Although lacking top-deck water slides and animated movie characters, Koningsdam has plenty to keep kids entertained. The ship has a large, stylish youth club offering different activities for each age group. For example, kids ages 3 to 7 can unleash their inner pirates in treasure hunts, tweens ages 8 to 12 can get competitive in video game tournaments, and teens ages 13 to 17 can learn how to make mocktails (virgin cocktails) in mixology classes before heading to the teens-only nightclub.
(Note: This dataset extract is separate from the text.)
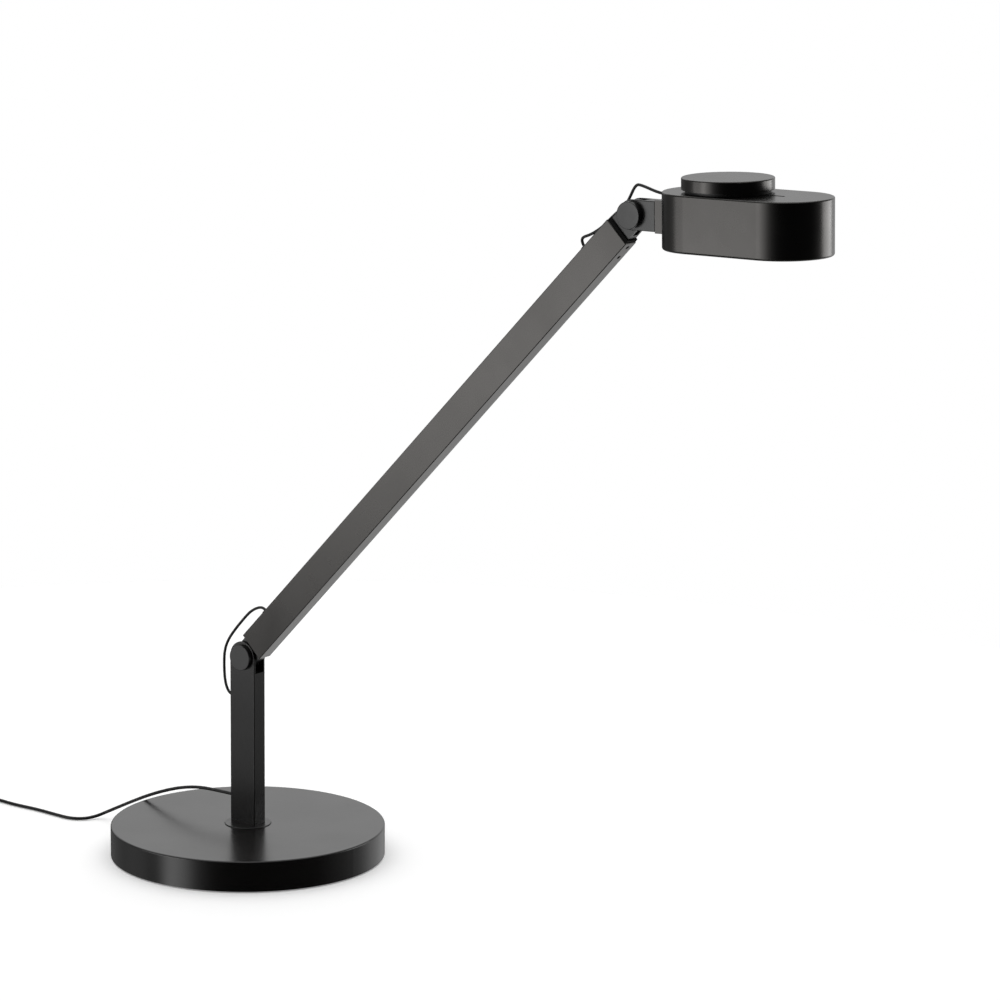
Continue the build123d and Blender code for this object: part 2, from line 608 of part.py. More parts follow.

Additionally, families can bond during movie nights at the Lido Pool, which features a large outdoor screen, two levels of cushioned loungers, and drinks and snacks served chair-side. Perhaps the biggest perks for those with kids in tow, however, are Koningsdam's family ocean-view cabins. The "new to the line" cabin type comfortably sleeps up to five and caters to families with perks such as extra closet space and two separate bathrooms.
Koningsdam courts solo travelers with a series of single-occupancy cabins. The ocean-view accommodations -- which are nearly identical to standard ocean-view cabins, except with a one-person twin bed -- don't bear a single supplement. In other words, solo travelers don't have to pay an added fee when booking a double-occupancy cabin sans roommate. In addition to the dedicated cabins, singles can enjoy myriad activities geared toward meeting other cruisers, such as solo traveler gatherings at the beginning of each sailing, cooking classes and dance lessons.